I glanced down at my clunky hiking boots and tried to imagine doing the oro, the traditonal Macedonian dance that tends to spontaneously erupt at any social event numbering more than three people. Well, this certainly explained why one of our guides on the hike was carrying a backpack bulging with two-liter bottles of Skopsko beer. Over the next hour more people arrived, many by four-wheel-drive vehicles from both sides of border. Border police from both sides stood together, chatting and laughing, as the crowd swelled.

Then the ceremony began. It was a sort of gift exchange between the two sides signalling their peaceful relationship. Well, I'll say. No sooner had that official business ended then everyone high-tailed it over to the Bulgarian border station (a mere 200 meters away), where the grills were already working overtime and the sound of carbonation escaping beer bottles filled the air. And people were dancing.

The fact that all of this was occuring at 7,000 feet on a grassy plateau from which we could see into the infinity of southern Macedonia, western Bulgaria, and southern Serbia, never ceased to be funny. Oh yeah, and there were some horses meandering in the area, no doubt waiting to be photographed for a calendar of inspirational quotes. Sausages were served off the grill and some friendly Bulgarian men invited us over to drink from their pail full of white-wine-and-lemon spritzer.

After a couple hours of this, we heard the by-now familiar shriek of our leader's whistle. It was time to go. At the bottom, we hitched a ride with some Skopje-bound hikers. I sat in the front seat, feeling sufficiently car sick from the twisty road back into town while Jillian sat in the back of the van laughing it up with a rambling old man. He was probably passing on some worthy word-of-mouth information about next year. Who knows? We'll just have our beer at the ready, just in case.

Just your average Saturday spent rejoicing with border guards

On the border with the flags of Macedonia, Bulgaria and the E.U.

September 03, 2008

Back to School

Welcome back, class. Let's begin this brand new school year with that time-honored tradition, the pop quiz.

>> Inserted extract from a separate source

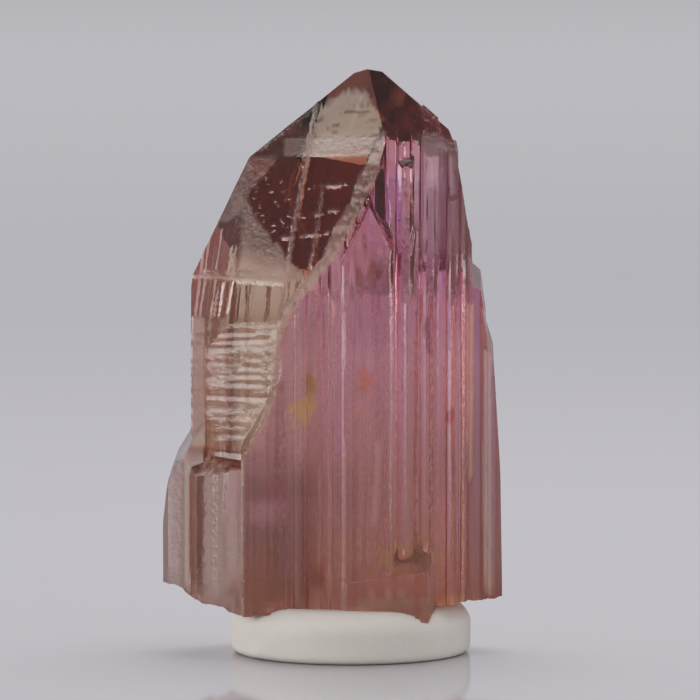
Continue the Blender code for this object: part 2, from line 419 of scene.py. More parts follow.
# Colours of the zones, which are squared before the finish reads them
VIOLET = (0.90, 0.52, 1.0)
MAROON = (0.55, 0.22, 0.26)
BROWN = (0.66, 0.38, 0.28)
CREAM = (1.0, 0.96, 0.90)
LEG_GREY = (0.78, 0.70, 0.70)
SHOULDER_LILAC = (1.0, 0.82, 1.0)
FOOT_DUSK = (0.62, 0.53, 0.53)
EDGE_ROSE = (1.0, 0.66, 0.70)
EDGE_TAN = (0.86, 0.66, 0.58)
WINDOW_WARM = (0.77, 0.68, 0.56)
DASH_BROWN = (0.34, 0.14, 0.11)
BAND_CREAM = (1.0, 0.94, 0.86)
TIP_RED = (0.28, 0.06, 0.03)
DEEP_BROWN = (0.80, 0.32, 0.18)
VEIL_CREAM = (1.0, 0.90, 0.80)
CREST_WHITE = (1.0, 0.96, 0.93)
STEP_BROWN = (0.62, 0.48, 0.36)
SQUARE_BROWN = (0.74, 0.58, 0.50)
RIM_CREAM = (1.0, 0.93, 0.84)
FLANK_DUSK = (0.72, 0.66, 0.66)

# Roughness of the faces: as grown, and the least and the most that any face has
POLISHED = 0.03
LEAST_ROUGH = 0.02
MOST_ROUGH = 0.6

# Noises of the columns' relief
BROAD_RIBS = Grain(0.05, 0.0014, 11.0)
MIDDLE_RIBS = Grain(0.12, 0.004, 12.0)
FINE_RIBS = Grain(0.17, 0.006, 13.0)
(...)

1. The school supply aisles at Staples and Wal-Mart are jammed packed with moms and dads and shopping carts because

a) Willy Wonka slipped a few Golden Tickets into specially marked packages of
b) they heard it's where the Libertarian Party is holding its
c) it's where that old woman giving out cheese samples on
toothpicks is hanging out.
d) it's that season commonly referred to at
OfficeMax corporate headquarters as The Most Wonderful Time of the Year.

2. Which country is in the midst of supplying every student with a desktop computer?

a) United States
b) Russia
c) China
d) Macedonia

Ok, if you answered D for both questions, you get a star. Indeed, it is that time of year again, when millions of American children head back to school. Time to fire up the school buses, pack those brown bag lunches, and wrap up enormous textbooks in protective paper grocery bags. The weather is still warm, your teachers all still seem so nice, the homework still feels so manageable and no one has yet uttered, "How many weeks till Columbus Day?"

Of course, American kids aren't the only ones heading back to school. Here in Macedonia the school year has begun and we're both very glad we're here to see it and take part in it. And so in honor of this new beginning, some observations:

#1: Before you buy the book, check the kid's grades. Perhaps the most startlingly obvious difference between Macedonian and American schools is that students here must buy their own textbooks. The school doesn't supply any. Zero. There are no locked cabinets bursting at the seams with used hardbacks. No spot for the students to fill in their name, the school year, and the condition of the book (which always seemed like the most useless query, anyway). So students buy their books from shops in Skopje, photocopy a friend's book or, more likely, they buy them from students who took the course the previous year. More often than not, books in this third category already have the answers filled in for most of the exercises. While this may sound like a sweet deal for the purchasing party, it leads to some rather hilarious instances of students answering questions in class with positively ridiculous responses. Rather than attempt the question themselves, they'll simply read what was written last year.

#2: This town needs itself a good steam whistle. Most people who bemoan the state of American education point to overcrowding in schools as one piece of evidence. Surely no one wants to cram thirty kids into a classroom and then expect the teacher to give them all the sort of attention they deserve. But what happens when you have 1,100 kids in a school that can hold 500? You get what many communities in Macedonia have, a two-shift school day. For instance, at the high school the day begins at 7:45am. Around 1:00pm there is a mass exodus of teenagers and teachers from the building and into the city center. Thirty minutes later the other half arrive and stay until around 7:00pm. Every two weeks the groups switch shifts.

#3: The proverbial horse and cart are a bit mixed up. There's a scene in Star Trek IV (the one about the whales) in which Chief Engineer Scotty is forced to use a 20th century computer. Describing the PC as "quaint" he begins by picking up the mouse, holding it to his lips and saying, "Hello, computer." So Scotty was a bit too advanced for our primitive desktops, yet I couldn't help but think of him on the first day of school when I saw the evidence of Macedonia's new one-computer-per-student plan. There on the desks, brand new and sleek black, are hundreds of new PCs. Everyone's got one. To be honest, they look great. Ok, but now what? For a country still trying to modernize its teaching practices and curriculum (that's partly why we're here, after all), this is a peculiar move. Teaching with computers is a lot harder than it sounds and that's assuming the teacher is fluent in technology to begin with. Many of the older teachers in town have never used a computer, I'm quite sure. So maybe they have something in common with John McCain, but this doesn't bode well for the use of these particular PCs.